I can understand one typo, I could even understand consistent typos, but why one word correct and 3 incorrect?

I need to vent in a future post about the absurdity of these approvals.

Tuesday, July 14, 2015

Anyone Want a New Outer?

Verizon sent me an email with the heading:

Get a new outer for $199.99 plus taxes and shipping‏ 

 Somehow they think our household does a lot more e-stuff than it does.  

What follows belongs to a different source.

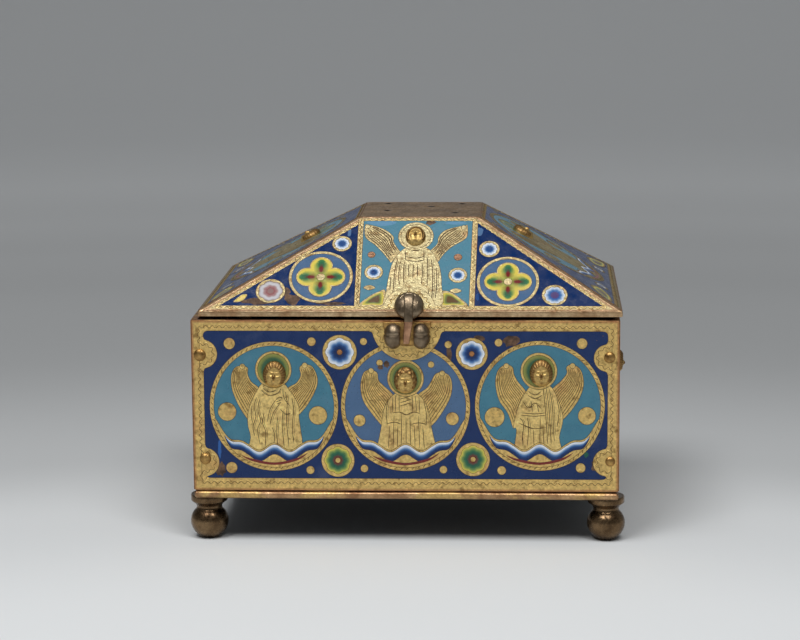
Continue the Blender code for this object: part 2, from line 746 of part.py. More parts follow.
def make_lid_leaf(name, x, axis):
    """Bent strap on the lid's back slope with the middle knuckle."""
    start, across, up, out = slope_frame("back")
    half = KNUCKLE_CENTRE_WIDTH / 2
    near = BACK_Y + TOUCH_GAP
    origin = Vector((x, start.y, start.z)) - axis.location
    shape = bmesh.new()
    add_outline(
        shape,
        leaf_outline(LEAF_WIDTH, LEAF_LENGTH, LEAF_SETBACK),
        TOUCH_GAP,
        TOUCH_GAP + LEAF_THICKNESS,
        lambda u, v, depth: origin + across * u + up * v + out * depth,
    )
    leaf = make_object(name, shape, materials["bronze_gilt"], axis.location, axis)
    bend = start + up * (LEAF_SETBACK + 2 * LEAF_THICKNESS)
    side_view = [
        (near, HINGE_Z),
        (near + LEAF_THICKNESS, HINGE_Z),
        (near + LEAF_THICKNESS, RIM_TOP),
        tuple((bend + out * (TOUCH_GAP + LEAF_THICKNESS)).yz),
        tuple((bend + out * TOUCH_GAP).yz),
        (near, RIM_TOP),
    ]
    neck = bmesh.new()
    add_outline(
        neck,
        side_view,
        x - half,
        x + half,
        lambda u, v, depth: Vector((depth, u, v)) - axis.location,
    )
    add_boolean(leaf, make_cutter(name + "_neck", neck, axis.location, axis), "UNION")
    knuckle = knuckle_rods(x, ((-half, half),), KNUCKLE_RADIUS)
    add_boolean(leaf, make_cutter(name + "_knuckle", knuckle), "UNION")
    bore = knuckle_rods(x, ((-2 * half, 2 * half),), PIN_RADIUS + PIN_FIT)
    add_boolean(leaf, make_cutter(name + "_bore", bore), "DIFFERENCE")
    smooth(leaf)


def make_hinges(axis):
    """Two three-knuckle hinges with their pins."""
    for name, hand in (("left", -1), ("right", 1)):
        x = hand * (BOX_WIDTH / 2 - HINGE_INSET)
        make_box_leaf("hinge_box_" + name, x)
        make_lid_leaf("hinge_lid_" + name, x, axis)
        reach = KNUCKLE_CENTRE_WIDTH / 2 + KNUCKLE_GAP + KNUCKLE_SIDE_WIDTH + PIN_END
        shape = bmesh.new()
        add_rod(shape, (0, 0, 0), (1, 0, 0), PIN_RADIUS, 2 * reach)
        pin = make_object("hinge_pin_" + name, shape, materials["copper"], (x, HINGE_Y, HINGE_Z))
        smooth(pin)


clear_scene()
materials = {
    "gilt": make_material("gilt", (0.72, 0.52, 0.22), 0.38, 0.9),
    "enamel": make_material("enamelled gilt copper", (0.09, 0.16, 0.42), 0.30, 0.1),
    "bronze": make_material("brown bronze", (0.13, 0.10, 0.08), 0.35, 0.8),
    "bronze_gilt": make_material("worn gilt bronze", (0.40, 0.29, 0.14), 0.40, 0.9),
    "copper": make_material("bare copper", (0.48, 0.31, 0.21), 0.42, 0.9),
}
hinge_axis = bpy.data.objects.new("lid_hinge_axis", None)
bpy.context.scene.collection.objects.link(hinge_axis)
hinge_axis.location = HINGE_AXIS

make_broad_plate("front_plate", RIVETS_FRONT, -1)
make_broad_plate("back_plate", RIVETS_BACK, 1)
make_side_plate("left_plate", -1)
make_side_plate("right_plate", 1)
make_bottom_plate()
make_rivets("front", RIVETS_FRONT, -1)
make_rivets("back", RIVETS_BACK, 1)
make_feet()
make_staple()
make_lid(hinge_axis)
make_hasp(hinge_axis)
make_heads(hinge_axis)
make_hinges(hinge_axis)
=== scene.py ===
import math
import random

import bmesh
import bpy
from mathutils import Matrix, Vector, geometry


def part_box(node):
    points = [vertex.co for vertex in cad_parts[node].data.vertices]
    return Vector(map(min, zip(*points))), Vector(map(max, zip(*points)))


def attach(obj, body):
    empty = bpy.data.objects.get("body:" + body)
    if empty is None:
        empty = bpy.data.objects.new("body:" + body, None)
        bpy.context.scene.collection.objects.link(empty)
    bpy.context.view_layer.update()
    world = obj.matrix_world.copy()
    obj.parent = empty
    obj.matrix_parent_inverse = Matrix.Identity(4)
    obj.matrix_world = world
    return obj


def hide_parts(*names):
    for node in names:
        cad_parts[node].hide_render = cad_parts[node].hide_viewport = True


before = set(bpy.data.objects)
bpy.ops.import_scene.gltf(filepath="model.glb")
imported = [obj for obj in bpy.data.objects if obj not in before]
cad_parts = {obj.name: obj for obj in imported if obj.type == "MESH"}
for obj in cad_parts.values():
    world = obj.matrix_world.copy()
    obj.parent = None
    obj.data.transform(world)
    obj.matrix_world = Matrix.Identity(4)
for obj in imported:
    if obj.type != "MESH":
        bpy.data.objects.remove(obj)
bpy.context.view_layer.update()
mm = 0.001
print("frame loaded:", len(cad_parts), "nodes")


def tone(red, green, blue):  # a colour seen in daylight, 0 to 255, as the shader wants it
    return tuple((c / 255) ** 2.2 for c in (red, green, blue))


def between(first, second, share):
    return tuple(a + (b - a) * share for a, b in zip(first, second))


def addToScene(name, data):
    made = bpy.data.objects.new(name, data)
    bpy.context.scene.collection.objects.link(made)
    return made


def circle(sides):  # cosine and sine of each direction
    return [(math.cos(math.tau * k / sides), math.sin(math.tau * k / sides)) for k in range(sides)]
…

The case of the missing "r".

Tuesday, June 16, 2015

I'm Late, I'm Late--re: Krauthammer

Read a review of a book on Lewis Carroll over the weekend, which probably accounts for the title of this piece.  But to the meat:

Last week the NYTimes had a piece on Marco Rubio's finances.  One of the bits was the fact he bought a boat for $80,000.  Now the Times, being a good Democratic paper, was impressed by that.  Then Charles Krauthammer in the Post devoted a column to handicapping the Republican candidates, including the quote which appears below.  I wanted to snark at him in a letter to the editor, thinking perhaps it could make this coming Saturday's "Free for All" page, but I procrastinated so long I've decided to use my snark here:
"With his usual insight, Mr. Krauthammer encapsulated the difference between Democrats and Republicans into less than 30 words in his "GOP Racing Form, Second Edition".  "The New York Times’ comical attempts to nail [Rubio] on ...  financial profligacy (a small family fishing boat — a “dream dinghy,” says a friend of mine — characterized as a “luxury speedboat”)."  
 So Krauthammer and his Republican friends look at an $80,000 boat as a dream dinghy; Democrats look at the same boat as a luxury speedboard.

Me, I'm a Democrat. 

Thursday, June 11, 2015

Truest Headline Ever

The man who wrote "Headless Body in Topless Bar" just died.  But I nominate this as the truest headline:

"Oldest Person in the World Keeps Dying"

Wednesday, May 13, 2015

Word of the Day: Decerebrated

James Fallows has declared jihad against the "boiled frog" anecdote, the idea that if you turn up the heat slowly, a frog sitting in a pot of water on a stove will not jump out.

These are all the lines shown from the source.